してみると以上認定のとおり、債権者は、兎も角、昭和三十年十月三日本件建物中床下物置部分を除くその余の部分を占有したところ、債務者のため、実力をもつて本件建物より排除されたものといえる。しかしながら、成立に争いのない乙第三号証、同第四号証、証人亀山郡司、同五十嵐宏の各証言及び債務者本人尋問の結果を綜合すれば、債務者は、昭和三十年十月十二日当時亀山や、千成ゴム店が居住していた本件建物を、亀山等が立ち退くことの了解の下に、前所有者中野綱、橋本常太郎から、代金弐百四拾五万円で買い受け、同日内金拾万円を支払つたが、本件建物より千成ゴム店も退去し、又亀山も、同月三十一日退去して空屋になり、亀山が債務者方を訪れてその旨を報告したので、翌十一月一日、債務者は本件建物を見て空屋であることを確認し、同日亀山郡司も同席の上、あらためて、売買契約公正証書を作成し、内金壱百弐拾五万円を支払い、亀山から地下室物置の鍵等を受領し、本件建物の引き渡しを受け、占有を承継したと認められるのであつて、債権者は、亀山に対する貸金の回収をはかる目的のため、債務者が買い受け占有を取得した本件建物に、債務者の異議を無視して強引にマツチの梱包を搬入し、又留守番を送くりこんで、債務者の占有を侵奪したものというべきである。

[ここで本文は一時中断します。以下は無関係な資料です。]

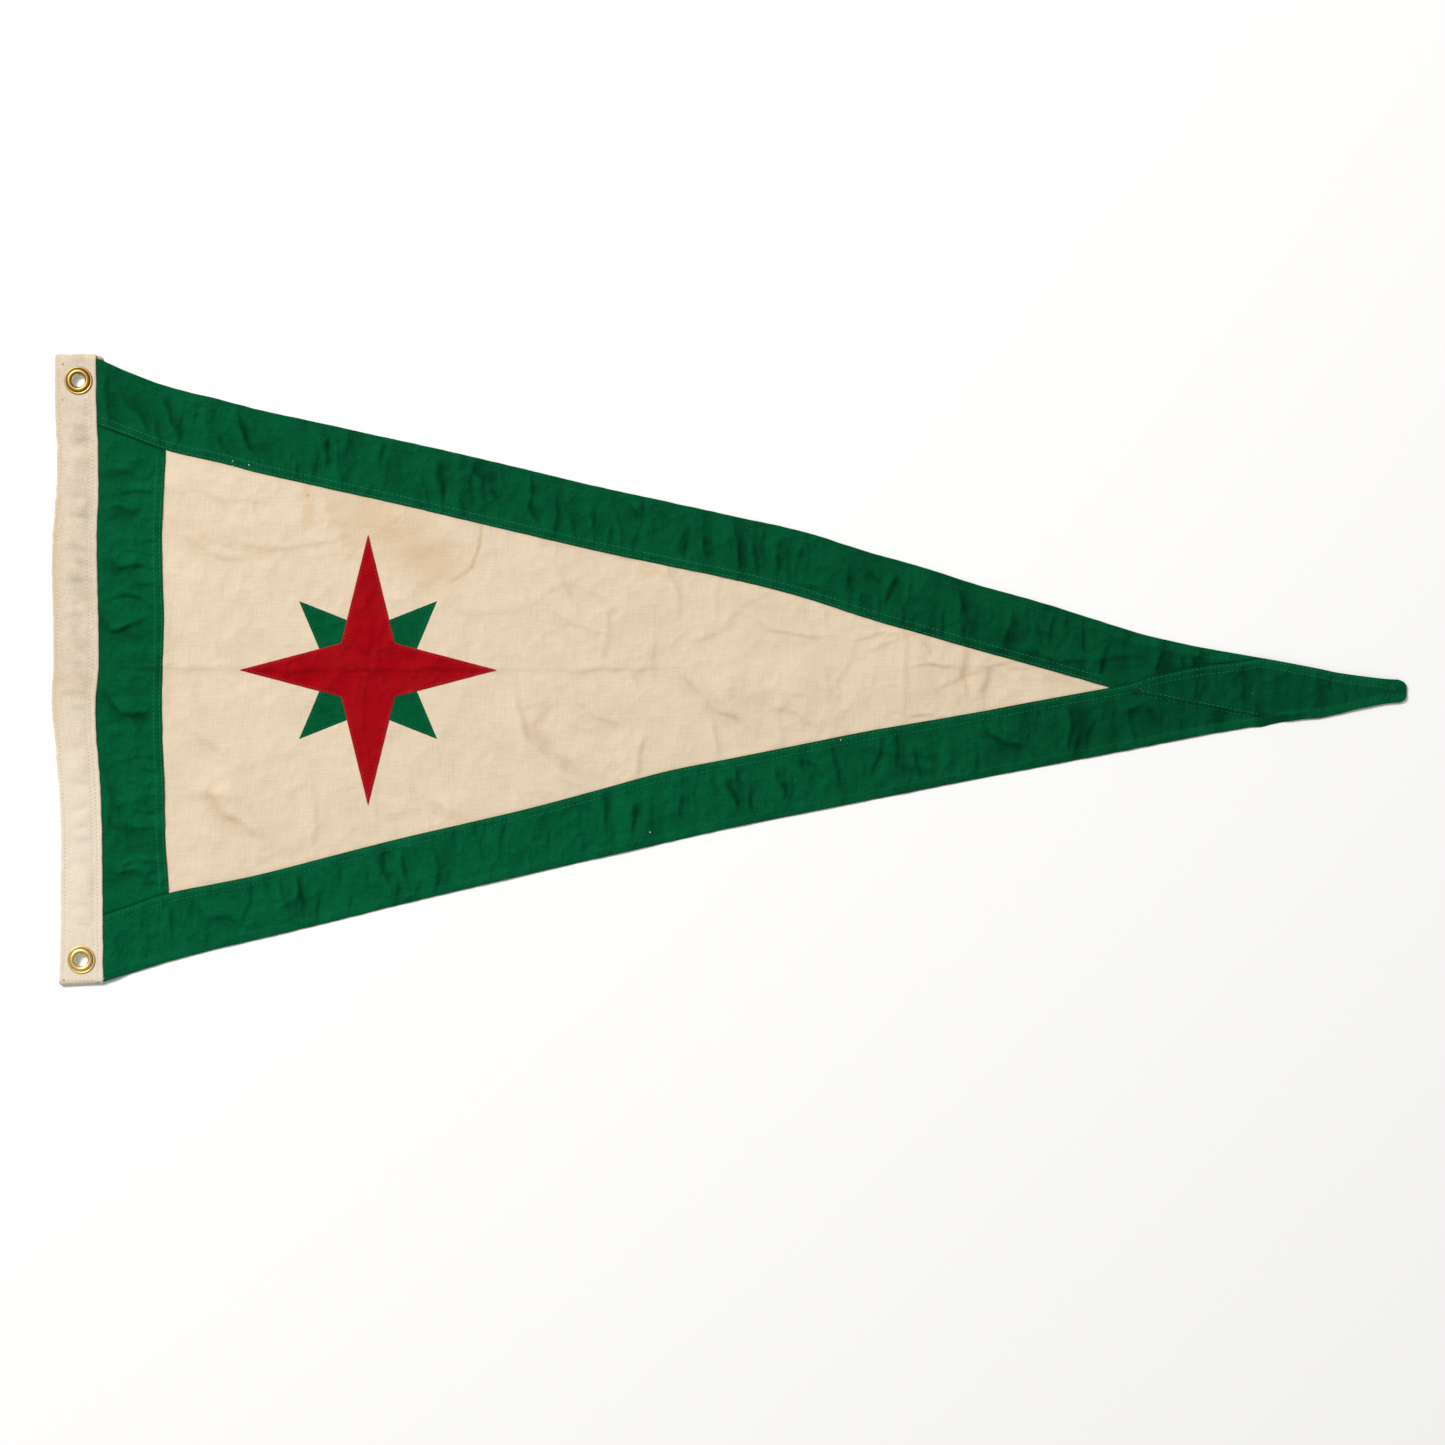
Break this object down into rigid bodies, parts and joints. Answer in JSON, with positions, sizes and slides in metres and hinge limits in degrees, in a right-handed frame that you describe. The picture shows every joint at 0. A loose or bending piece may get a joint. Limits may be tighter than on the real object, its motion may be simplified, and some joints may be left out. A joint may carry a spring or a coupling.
{
  "type": "pennant flag",
  "caption": "Long pennant flag with a pale field, green strips round it, a folded heading with eyelets, and a sewn compass star.",
  "frame": {"origin": "middle of the flag's outline, on the surface that it lies on", "axes": "+X along the flag from the heading to the fly, +Y up the hoist, +Z out of the face that is seen"},
  "size_m": [1.0016, 0.4664, 0.0066],
  "materials": {
    "white_cotton": "unbleached plain weave cotton, creased and a little stained",
    "green_cotton": "deep green plain weave cotton with green topstitching",
    "heading_canvas": "natural canvas with rows of stitches",
    "red_cotton": "red plain weave cotton patch",
    "green_patch": "deep green plain weave cotton patch",
    "eyelet_brass": "aged brass, worn bright on the roll"
  },
  "bodies": {
    "root": {"white_field": "white_cotton", "hoist_border": "green_cotton", "upper_border": "green_cotton", "lower_border": "green_cotton", "heading": "heading_canvas", "star_red": "red_cotton", "star_green_1": "green_patch", "star_green_2": "green_patch", "star_green_3": "green_patch", "star_green_4": "green_patch", "eyelet_upper": "eyelet_brass", "eyelet_lower": "eyelet_brass", "washer_upper": "eyelet_brass", "washer_lower": "eyelet_brass"}
  },
  "joints": []
}
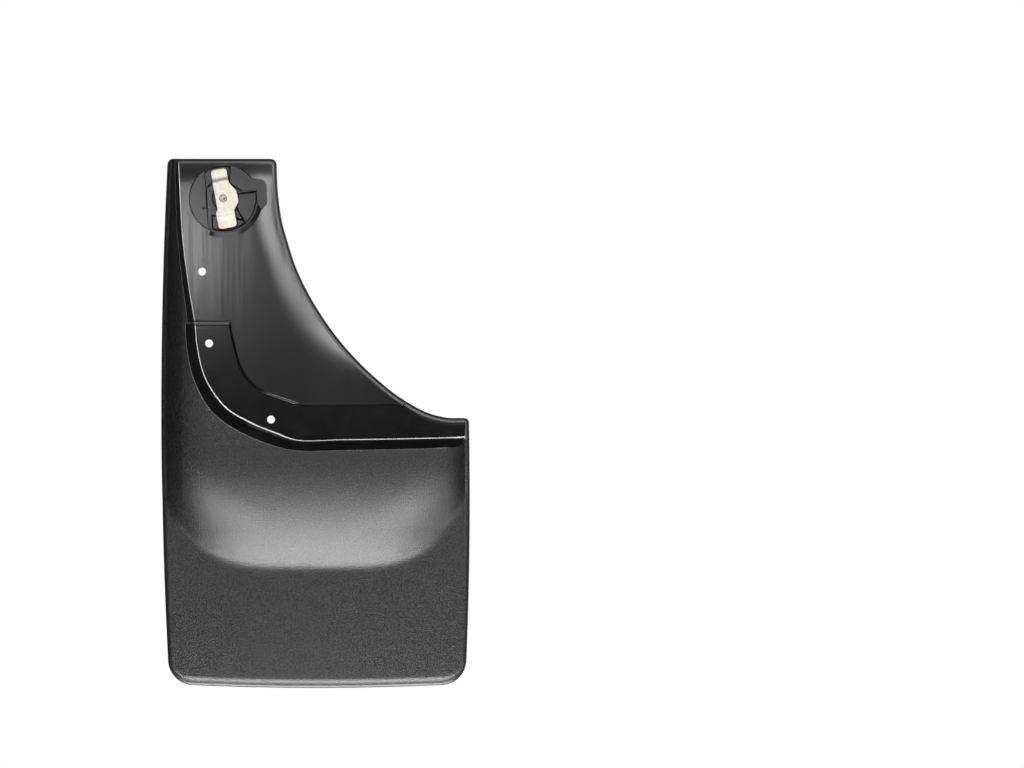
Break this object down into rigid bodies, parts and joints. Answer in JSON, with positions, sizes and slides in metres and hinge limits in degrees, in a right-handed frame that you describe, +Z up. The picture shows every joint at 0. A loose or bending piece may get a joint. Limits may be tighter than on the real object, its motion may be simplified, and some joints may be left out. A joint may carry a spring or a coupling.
{
  "type": "mud flap",
  "caption": "Moulded wheel-arch mud flap with a sunk fixing channel, a bulged grained skin and a turning plate clamp that grips the fender lip.",
  "frame": {"origin": "on the clamp's pivot axis, level with the sunk front face that the fender lip is clamped against", "axes": "+Z up the flap, +X across it towards the wheel-arch edge and the tip, -Y out of the clamp side, +Y towards the screw's head"},
  "size_m": [0.2781, 0.036, 0.477],
  "materials": {
    "flap_plastic": "black polypropylene, fine grain on the skin and gloss on the sunk face",
    "clamp_plastic": "black moulded nylon, satin",
    "hub_plastic": "dark glass-filled nylon, satin",
    "plated_steel": "warm satin plating on stamped steel",
    "zinc_steel": "satin zinc plate",
    "spring_steel": "bright drawn wire"
  },
  "bodies": {
    "root": {"flap_panel": "flap_plastic", "clamp_housing": "clamp_plastic", "screw_washer": "zinc_steel"},
    "hub": {"turn_hub": "hub_plastic", "return_spring": "spring_steel"},
    "jaw": {"clamp_plate": "plated_steel", "plate_nut": "zinc_steel"},
    "screw": {"clamp_screw": "zinc_steel", "retaining_clip": "spring_steel"}
  },
  "joints": [
    {"name": "plate_swing", "type": "hinge", "parent": "root", "child": "hub", "pos_m": [0, 0, 0], "axis": [0, -1, 0], "range_deg": [0, 77]},
    {"name": "plate_draw", "type": "slide", "parent": "hub", "child": "jaw", "axis": [0, 1, 0], "range_m": [0, 0.005], "deforming": ["return_spring"]},
    {"name": "screw_turn", "type": "hinge", "parent": "root", "child": "screw", "pos_m": [0, 0, 0], "axis": [0, -1, 0], "range_deg": [0, 1800]}
  ],
  "couplings": [
    {"joint": "screw_turn", "follows": "plate_draw", "rad_per_m": 6283.2}
  ]
}
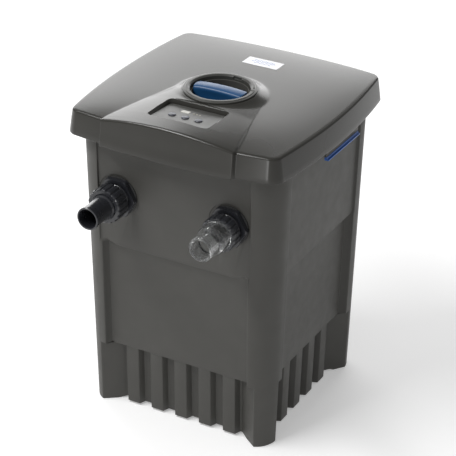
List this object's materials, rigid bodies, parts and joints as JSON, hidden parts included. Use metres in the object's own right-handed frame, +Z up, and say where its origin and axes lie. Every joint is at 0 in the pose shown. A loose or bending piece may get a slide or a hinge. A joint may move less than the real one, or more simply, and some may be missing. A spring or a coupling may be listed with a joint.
{
  "type": "box pond filter",
  "caption": "Box-shaped garden pond filter with a bowed lift-off lid, twist-out lamp unit, tilted control panel, side latches, front hose tails and a rear pipe outlet.",
  "frame": {"origin": "middle of the footprint, on the surface that the four feet stand on", "axes": "+Z up; -Y is the front with the two hose fittings, +Y the rear with the outlet, +X the right-hand side"},
  "size_m": [0.377, 0.497, 0.518],
  "materials": {
    "tank_plastic": "fine-grained moulded plastic, warm dark grey",
    "lid_plastic": "satin moulded plastic, warm dark grey",
    "ring_plastic": "satin moulded plastic, mid grey",
    "seal_rubber": "soft black rubber",
    "black_plastic": "smooth black plastic",
    "clear_plastic": "clear moulded plastic",
    "grey_plastic": "grey moulded plastic",
    "screw_steel": "stainless steel",
    "coarse_foam": "open-cell blue foam",
    "fine_foam": "open-cell red foam",
    "handle_blue": "satin blue plastic",
    "latch_blue": "satin blue plastic",
    "button_plastic": "soft grey-blue keypad",
    "label_white": "blank white label",
    "display_plastic": "pale display window",
    "light_lens": "small clear lenses",
    "board_green": "green circuit board",
    "ballast_metal": "plain metal case",
    "quartz": "clear quartz tube",
    "lamp_glass": "twin-tube lamp glass"
  },
  "bodies": {
    "root": {"tank_shell": "tank_plastic", "inlet_gasket": "seal_rubber", "inlet_bulkhead": "black_plastic", "inlet_locknut": "black_plastic", "inlet_sealing_ring": "seal_rubber", "inlet_hose_tail": "black_plastic", "drain_gasket": "seal_rubber", "drain_bulkhead": "black_plastic", "drain_locknut": "black_plastic", "drain_sealing_ring": "seal_rubber", "drain_hose_tail": "clear_plastic", "outlet_gasket": "seal_rubber", "outlet_stub": "grey_plastic", "outlet_screws": "screw_steel", "foam_support_grid": "grey_plastic", "foam_top_grid": "grey_plastic", "divider_wall": "grey_plastic", "coarse_foam_left": "coarse_foam", "fine_foam_left": "fine_foam", "fine_foam_right": "fine_foam", "coarse_foam_right": "coarse_foam", "inlet_pipe": "black_plastic", "sludge_riser": "black_plastic", "lamp_housing": "black_plastic", "pump_motor": "black_plastic", "pump_volute": "black_plastic", "pump_strainer": "black_plastic", "pump_feet": "black_plastic", "latch_right_pin": "screw_steel", "latch_left_pin": "screw_steel"},
    "inlet_nut": {"inlet_union_nut": "black_plastic"},
    "drain_nut": {"drain_union_nut": "black_plastic"},
    "impeller": {"pump_impeller": "grey_plastic"},
    "lid": {"lid_shell": "lid_plastic", "lid_seal": "seal_rubber", "blank_label": "label_white", "lock_ring": "ring_plastic", "cable_gland": "black_plastic", "control_fascia": "ring_plastic", "display_window": "display_plastic", "status_lights": "light_lens", "control_board": "board_green", "ballast_tray": "black_plastic", "lamp_ballast": "ballast_metal", "tray_screws": "screw_steel"},
    "lamp_unit": {"lamp_cup": "tank_plastic", "twist_handle": "handle_blue", "lamp_socket": "black_plastic", "quartz_sleeve": "quartz", "uvc_lamp": "lamp_glass", "cup_sealing_ring": "seal_rubber"},
    "button_left": {"button_left": "button_plastic"},
    "button_middle": {"button_middle": "button_plastic"},
    "button_right": {"button_right": "button_plastic"},
    "latch_right": {"latch_right": "latch_blue"},
    "latch_left": {"latch_left": "latch_blue"}
  },
  "joints": [
    {"name": "lid_lift", "type": "slide", "parent": "root", "child": "lid", "axis": [0, 0, 1], "range_m": [0, 0.32]},
    {"name": "lamp_twist", "type": "hinge", "parent": "lid", "child": "lamp_unit", "pos_m": [0, -0.025, 0.5], "axis": [0, 0, 1], "range_deg": [0, 60]},
    {"name": "latch_right_release", "type": "hinge", "parent": "root", "child": "latch_right", "pos_m": [0.169, 0.0415, 0.452], "axis": [0, -1, 0], "range_deg": [0, 10], "stiffness_Nm_per_rad": 0.6},
    {"name": "latch_left_release", "type": "hinge", "parent": "root", "child": "latch_left", "pos_m": [-0.169, 0.0415, 0.452], "axis": [0, 1, 0], "range_deg": [0, 10], "stiffness_Nm_per_rad": 0.6},
    {"name": "inlet_nut_spin", "type": "hinge", "parent": "root", "child": "inlet_nut", "pos_m": [-0.093, -0.19, 0.375], "axis": [0, -1, 0], "continuous": true},
    {"name": "drain_nut_spin", "type": "hinge", "parent": "root", "child": "drain_nut", "pos_m": [0.093, -0.19, 0.375], "axis": [0, -1, 0], "continuous": true},
    {"name": "impeller_spin", "type": "hinge", "parent": "root", "child": "impeller", "pos_m": [0.05, -0.08, 0.047], "axis": [1, 0, 0], "continuous": true},
    {"name": "button_left_press", "type": "slide", "parent": "lid", "child": "button_left", "axis": [0, -0.0837, -0.9965], "range_m": [0, 0.001], "stiffness_N_per_m": 300},
    {"name": "button_middle_press", "type": "slide", "parent": "lid", "child": "button_middle", "axis": [0, -0.0837, -0.9965], "range_m": [0, 0.001], "stiffness_N_per_m": 300},
    {"name": "button_right_press", "type": "slide", "parent": "lid", "child": "button_right", "axis": [0, -0.0837, -0.9965], "range_m": [0, 0.001], "stiffness_N_per_m": 300}
  ]
}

しかして、債務者が、これに対し、実力をもつて本件建物を奪いかえしたのは、その方法に穏当を欠き遺憾なことであるが、さりとて、上記認定のとおり、債権者の本件建物に対する支配の方法が債務者の占有を奪つてなされたものであり、且又その占有継続が極く短期間で債務者に対する関係において事実支配がいまだ安定した生活秩序を作出するに至つていない本件において、債務者に対し占有権を侵奪されたと主張できる筋合でない。換言すれば、債権者の本件建物に対する事実支配を、占有権として保護することはできないものである。

したがつて、債権者に被保全権利がないものというべく、もとより保証をもつてこれに代えることも適当とは認められないからこれを却下する他はない。よつて債権者の本件仮処分申請を認容してした主文第一項掲記の仮処分決定は取り消し、債権者の申請は却下することとし、訴訟費用の負担について、民事訴訟法第八十九条、仮執行の適用について同法第百九十条を、それぞれ宣言し主文のとおり判決する。